**SOURCE EXCERPT**
■ ■ ■ ■ ■ ■ ■
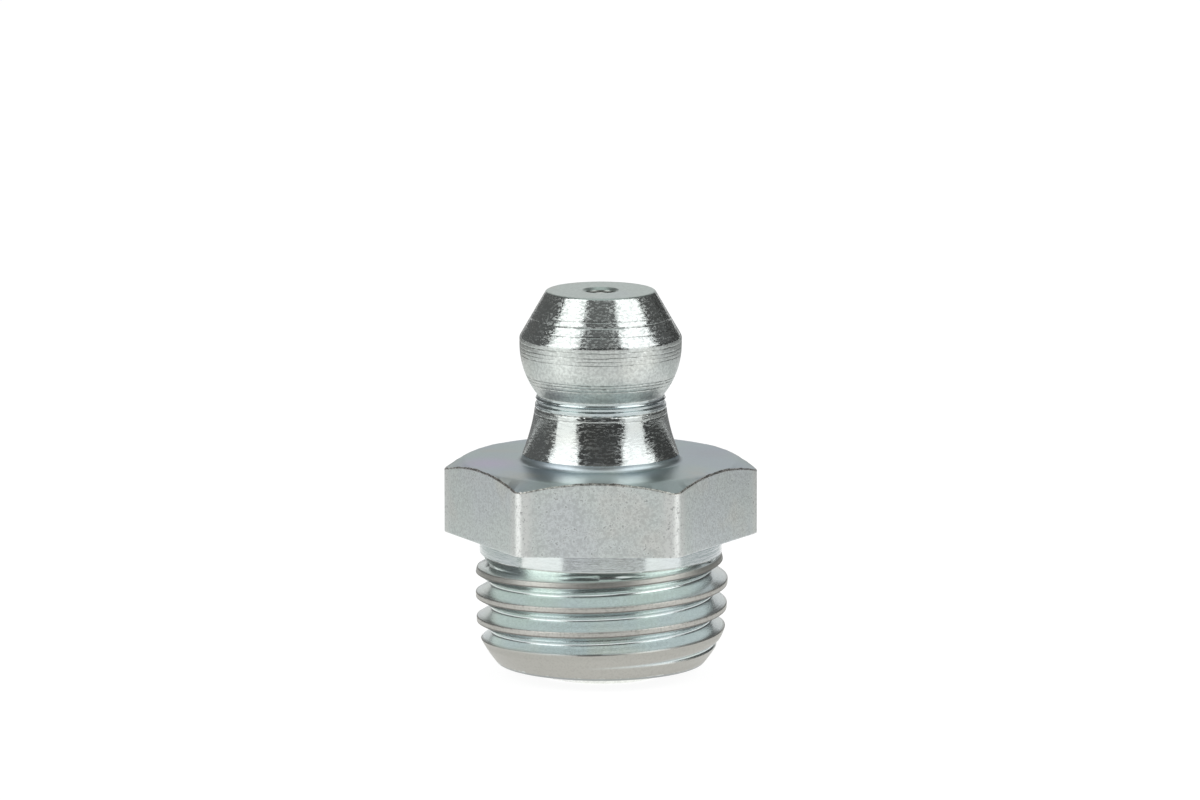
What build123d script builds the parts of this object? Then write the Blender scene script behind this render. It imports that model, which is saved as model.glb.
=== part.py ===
from build123d import *

import math
import os

# Straight hydraulic grease nipple, M10 x 1, turned from 11 mm hexagon bar.
# Millimetres. The origin lies on the axis in the seat plane under the hexagon.
# +Z points to the head, where the grease gun grips. The shank goes down into its hole.

# Hexagon
HEX_ACROSS_FLATS = 11.0
HEX_CORNER_RADIUS = 0.5       # rounded corners of the drawn bar
HEX_HEIGHT = 2.97
HEX_CROWN_DIAMETER = 10.94    # flat ring on top, inside the chamfer
HEX_CHAMFER_ANGLE = 27.0      # slope of the chamfer, from the horizontal

# Neck, from the hexagon up
NECK_BASE_DIAMETER = 6.26
NECK_BASE_HEIGHT = 0.3        # from the hexagon's top to where the flare starts
NECK_BASE_FILLET = 0.27
NECK_FLARE_HEIGHT = 2.01
NECK_FLARE_BOW = 0.075        # how far the flare curves in from a straight cone
NECK_TOP_DIAMETER = 5.24
NECK_GROOVE_DIAMETER = 5.1
NECK_GROOVE_STEP = 0.05       # height of the small step into the groove
NECK_GROOVE_WIDTH = 0.34

# Head, which the coupler's jaws grip from below
HEAD_DIAMETER = 6.5
HEAD_BAND_LENGTH = 0.31
HEAD_CONE_ANGLE = 30.0        # from the axis
HEAD_EDGE_RADIUS = 0.3        # between the cone and the band
TOP_FACE_DIAMETER = 4.36
TOP_EDGE_BREAK = 0.08

# Inlet and valve seat
INLET_DIAMETER = 1.2
INLET_MOUTH_DIAMETER = 1.52
INLET_MOUTH_DEPTH = 0.1
INLET_LAND = 0.06             # straight length of the inlet hole
SEAT_ANGLE = 45.0             # from the axis
BORE_DIAMETER = 3.0

# Shank, from the seat plane down
COLLAR_DIAMETER = 9.74
COLLAR_LENGTH = 0.8
RELIEF_DIAMETER = 9.3
RELIEF_WIDTH = 0.2
THREAD_DIAMETER = 10.06       # M10 x 1 short taper, at the middle of its length
THREAD_LENGTH = 2.77          # full diameter, from the relief to the lead-in
LEAD_IN_LENGTH = 1.47
LEAD_IN_BOW = 0.1             # the lead-in is slightly rounded
END_FACE_DIAMETER = 8.36

# Rim, rolled in at the end to hold the spring
RIM_DIAMETER = 5.2
RIM_HEIGHT = 0.48
RIM_EDGE_BREAK = 0.15
LIP_THICKNESS = 0.36
LIP_DISH_DIAMETER = 3.5       # the tool that rolls the rim in leaves a shallow dish
LIP_DISH_DEPTH = 0.12
OUTLET_DIAMETER = 2.1

# Ball
BALL_DIAMETER = 2.5
BALL_GAP = 0.02               # ball to seat, when closed

# Spring
SPRING_WIRE = 0.3
WIRE_FLATS = 6                # flats that stand for the round wire, of the same area
SPRING_CLEARANCE = 0.15       # spring to bore, all round
SPRING_TO_BALL = 0.04
END_COIL_PITCH = 0.34
OPEN_TURNS = 8


def heights():
    """Levels that follow from the sizes above, from the seat plane."""
    z = {"hex_top": HEX_HEIGHT}
    z["flare_foot"] = z["hex_top"] + NECK_BASE_HEIGHT
    z["flare_top"] = z["flare_foot"] + NECK_FLARE_HEIGHT
    z["groove_foot"] = z["flare_top"] + NECK_GROOVE_STEP
    z["groove_top"] = z["groove_foot"] + NECK_GROOVE_WIDTH
    head = HEAD_DIAMETER / 2
    groove = NECK_GROOVE_DIAMETER / 2
    z["band_foot"] = z["groove_top"] + math.sqrt(head**2 - groove**2)
    z["band_top"] = z["band_foot"] + HEAD_BAND_LENGTH
    taper = math.tan(math.radians(HEAD_CONE_ANGLE))
    z["top"] = z["band_top"] + (HEAD_DIAMETER - TOP_FACE_DIAMETER) / 2 / taper
    z["mouth"] = z["top"] - INLET_MOUTH_DEPTH
    z["seat_top"] = z["mouth"] - INLET_LAND
    z["collar"] = -COLLAR_LENGTH
    z["relief"] = z["collar"] - RELIEF_WIDTH
    z["thread_end"] = z["relief"] - THREAD_LENGTH
    z["end_face"] = z["thread_end"] - LEAD_IN_LENGTH
    z["rim"] = z["end_face"] - RIM_HEIGHT
    z["lip"] = z["rim"] + LIP_THICKNESS
    return z


Z = heights()


def ball_centre():
    """Height of the ball when it lies in the cone seat, BALL_GAP off it."""
    angle = math.radians(SEAT_ANGLE)
    apex = Z["seat_top"] + INLET_DIAMETER / 2 / math.tan(angle)
    return apex - (BALL_DIAMETER / 2 + BALL_GAP) / math.sin(angle)


def turned_section():
    """Half section of the turned body, with the hexagon as a full round flange."""
    flange = HEX_ACROSS_FLATS / math.sqrt(3) + 0.5
    crown = HEX_CROWN_DIAMETER / 2
    chamfer_drop = (flange - crown) * math.tan(math.radians(HEX_CHAMFER_ANGLE))
    seat_drop = (BORE_DIAMETER - INLET_DIAMETER) / 2 / math.tan(math.radians(SEAT_ANGLE))
    top_edge = (TOP_FACE_DIAMETER / 2, Z["top"])
    head_edge = (HEAD_DIAMETER / 2, Z["band_top"])
    neck_foot = (NECK_BASE_DIAMETER / 2, Z["hex_top"])
    foot_radius = min(NECK_BASE_FILLET, 0.95 * NECK_BASE_HEIGHT)  # no taller than the wall it stands on
    rim_edge = (RIM_DIAMETER / 2, Z["rim"])

    with BuildSketch(Plane.XZ) as section:
        with BuildLine():
            head = Polyline(
                (INLET_MOUTH_DIAMETER / 2, Z["top"]),
                top_edge,
                head_edge,
                (HEAD_DIAMETER / 2, Z["band_foot"]),
            )
            underside = RadiusArc(head @ 1, (NECK_GROOVE_DIAMETER / 2, Z["groove_top"]), HEAD_DIAMETER / 2)
            groove = Polyline(
                underside @ 1,
                (NECK_GROOVE_DIAMETER / 2, Z["groove_foot"]),
                (NECK_TOP_DIAMETER / 2, Z["flare_top"]),
            )
            flare = SagittaArc(groove @ 1, (NECK_BASE_DIAMETER / 2, Z["flare_foot"]), -NECK_FLARE_BOW)
            shank = Polyline(
                flare @ 1,
                neck_foot,
                (crown, Z["hex_top"]),
                (flange, Z["hex_top"] - chamfer_drop),
                (flange, 0),
                (COLLAR_DIAMETER / 2, 0),
                (COLLAR_DIAMETER / 2, Z["collar"]),
                (RELIEF_DIAMETER / 2, Z["collar"]),
                (RELIEF_DIAMETER / 2, Z["relief"]),
                (THREAD_DIAMETER / 2, Z["relief"]),
                (THREAD_DIAMETER / 2, Z["thread_end"]),
            )
            lead_in = SagittaArc(shank @ 1, (END_FACE_DIAMETER / 2, Z["end_face"]), LEAD_IN_BOW)
            Polyline(
                lead_in @ 1,
                (RIM_DIAMETER / 2, Z["end_face"]),
                rim_edge,
                (LIP_DISH_DIAMETER / 2, Z["rim"]),
                (OUTLET_DIAMETER / 2, Z["rim"] + LIP_DISH_DEPTH),
                (OUTLET_DIAMETER / 2, Z["lip"]),
                (BORE_DIAMETER / 2, Z["lip"]),
                (BORE_DIAMETER / 2, Z["seat_top"] - seat_drop),
                (INLET_DIAMETER / 2, Z["seat_top"]),
                (INLET_DIAMETER / 2, Z["mouth"]),
                head @ 0,
            )
        make_face()
        for corner, radius in ((head_edge, HEAD_EDGE_RADIUS), (neck_foot, foot_radius)):
            fillet(section.vertices().sort_by_distance(Vector(*corner))[0], radius)
        for corner, width in ((top_edge, TOP_EDGE_BREAK), (rim_edge, RIM_EDGE_BREAK)):
            chamfer(section.vertices().sort_by_distance(Vector(*corner))[0], width)
    return section


def hexagon_bar():
    """Hexagon bar with rounded corners, as long as the part."""
    outline = RegularPolygon(HEX_ACROSS_FLATS / 2, 6, major_radius=False)
    outline = fillet(outline.vertices(), HEX_CORNER_RADIUS)
    return Pos(0, 0, Z["rim"]) * extrude(outline, Z["top"] - Z["rim"])


def nipple_body():
    """The section turned round the axis, out of hexagon bar."""
    return revolve(turned_section().sketch, Axis.Z) & hexagon_bar()


def valve_ball():
    return Pos(0, 0, ball_centre()) * Sphere(BALL_DIAMETER / 2)


def valve_spring():
    """Wire coiled in one sweep with a closed coil at both ends, then ground flat there."""
    wire = SPRING_WIRE / 2
    coil = BORE_DIAMETER / 2 - SPRING_CLEARANCE - wire
    cup = coil - wire
    foot = Z["lip"]
    head = ball_centre() - math.sqrt((BALL_DIAMETER / 2 + SPRING_TO_BALL) ** 2 - cup**2)
    open_pitch = (head - foot - 2 * END_COIL_PITCH) / OPEN_TURNS
    runs = []
    level = foot
    for pitch, turns in ((END_COIL_PITCH, 1), (open_pitch, OPEN_TURNS), (END_COIL_PITCH, 1)):
        runs.append(Helix(pitch, pitch * turns, coil, center=(0, 0, level)))
        level += pitch * turns
    path = Wire(runs)
    corner = wire * math.sqrt(2 * math.pi / (WIRE_FLATS * math.sin(2 * math.pi / WIRE_FLATS)))
    section = Plane(path @ 0, z_dir=path % 0) * RegularPolygon(corner, WIRE_FLATS)
    ground = Pos(0, 0, (foot + head) / 2) * Cylinder(BORE_DIAMETER, head - foot)
    return sweep(section, path=path, is_frenet=True) & ground


os.makedirs("parts", exist_ok=True)
export_step(nipple_body(), "parts/nipple_body.step")
export_step(valve_ball(), "parts/valve_ball.step")
export_step(valve_spring(), "parts/valve_spring.step")
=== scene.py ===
# %% [markdown]
# # A straight grease nipple
# A grease nipple is a small check valve that screws into a bearing housing. A grease gun grips its coned head and
# pushes a ball off its seat; a spring brings the ball back when the gun lets go. The real thing is three pieces:
# a body turned from one length of hexagon bar, a ball and a spring. This lesson dresses the CAD frame of those
# three pieces with a real cut thread, broken edges, turning marks and a zinc finish.

import math

import bmesh
import bpy
import numpy as np
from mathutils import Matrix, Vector


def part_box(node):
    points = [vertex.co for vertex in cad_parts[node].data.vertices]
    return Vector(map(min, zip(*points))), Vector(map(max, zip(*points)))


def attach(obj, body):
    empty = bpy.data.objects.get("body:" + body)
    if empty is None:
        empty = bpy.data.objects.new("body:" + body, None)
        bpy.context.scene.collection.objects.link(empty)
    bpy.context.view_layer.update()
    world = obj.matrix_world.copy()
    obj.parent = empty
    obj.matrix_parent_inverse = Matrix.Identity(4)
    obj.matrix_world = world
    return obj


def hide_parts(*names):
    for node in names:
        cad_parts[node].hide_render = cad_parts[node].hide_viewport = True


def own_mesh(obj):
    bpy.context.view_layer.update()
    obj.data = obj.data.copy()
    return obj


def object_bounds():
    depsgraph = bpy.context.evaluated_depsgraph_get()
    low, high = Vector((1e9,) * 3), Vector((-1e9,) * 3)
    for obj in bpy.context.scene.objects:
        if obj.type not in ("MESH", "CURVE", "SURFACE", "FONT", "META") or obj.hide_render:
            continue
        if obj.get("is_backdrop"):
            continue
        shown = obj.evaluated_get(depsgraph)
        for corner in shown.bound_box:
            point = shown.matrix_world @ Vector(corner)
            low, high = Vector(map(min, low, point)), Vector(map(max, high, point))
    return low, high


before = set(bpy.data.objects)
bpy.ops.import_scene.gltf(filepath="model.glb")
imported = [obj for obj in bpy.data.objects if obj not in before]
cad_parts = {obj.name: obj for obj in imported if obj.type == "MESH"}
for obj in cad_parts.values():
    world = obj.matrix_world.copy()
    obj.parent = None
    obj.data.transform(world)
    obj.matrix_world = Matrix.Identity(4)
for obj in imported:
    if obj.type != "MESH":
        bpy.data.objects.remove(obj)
cad_low, cad_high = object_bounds()
MM = 0.001  # the frame is in metres, and this lesson thinks in millimetres


def placed(name, data):
    """A new object at the origin."""
    thing = bpy.data.objects.new(name, data)
    bpy.context.scene.collection.objects.link(thing)
    return thing


print("CAD box in mm:", [round(v / MM, 2) for v in (*cad_low, *cad_high)])

# %% [markdown]
# ## The camera
# A small turned part looks right through a long lens from a little above, where its round edges open into thin
# ellipses. The camera stands 350 mm away and looks 10 degrees down, from a touch to the right of the front flat.

# %% Camera
CAMERA_LENS, SENSOR_WIDTH = 262.04, 36.0  # mm
CAMERA_PLACE = (8.395, -344.545, 66.275)  # mm
CAMERA_DROP = 10.02  # degrees below the horizon
CAMERA_TURN = 1.4  # degrees to the right of the front flat
CLIP_START, CLIP_END = 0.01, 20.0  # metres

camera_data = bpy.data.cameras.new("camera")
camera_data.lens, camera_data.sensor_width = CAMERA_LENS, SENSOR_WIDTH
camera_data.clip_start, camera_data.clip_end = CLIP_START, CLIP_END
camera = placed("camera", camera_data)
camera.location = Vector(CAMERA_PLACE) * MM
camera.rotation_euler = (math.radians(90 - CAMERA_DROP), 0, math.radians(CAMERA_TURN))
bpy.context.scene.camera = camera
print("camera at", [round(v, 4) for v in camera.location])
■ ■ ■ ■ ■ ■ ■
All lines above from the one containing "section = Plane(path" to the one containing "bpy.context.scene.collection.objects.link(empty)" must be repeated exactly, both lines included, and no others.

    section = Plane(path @ 0, z_dir=path % 0) * RegularPolygon(corner, WIRE_FLATS)
    ground = Pos(0, 0, (foot + head) / 2) * Cylinder(BORE_DIAMETER, head - foot)
    return sweep(section, path=path, is_frenet=True) & ground


os.makedirs("parts", exist_ok=True)
export_step(nipple_body(), "parts/nipple_body.step")
export_step(valve_ball(), "parts/valve_ball.step")
export_step(valve_spring(), "parts/valve_spring.step")
=== scene.py ===
# %% [markdown]
# # A straight grease nipple
# A grease nipple is a small check valve that screws into a bearing housing. A grease gun grips its coned head and
# pushes a ball off its seat; a spring brings the ball back when the gun lets go. The real thing is three pieces:
# a body turned from one length of hexagon bar, a ball and a spring. This lesson dresses the CAD frame of those
# three pieces with a real cut thread, broken edges, turning marks and a zinc finish.

import math

import bmesh
import bpy
import numpy as np
from mathutils import Matrix, Vector


def part_box(node):
    points = [vertex.co for vertex in cad_parts[node].data.vertices]
    return Vector(map(min, zip(*points))), Vector(map(max, zip(*points)))


def attach(obj, body):
    empty = bpy.data.objects.get("body:" + body)
    if empty is None:
        empty = bpy.data.objects.new("body:" + body, None)
        bpy.context.scene.collection.objects.link(empty)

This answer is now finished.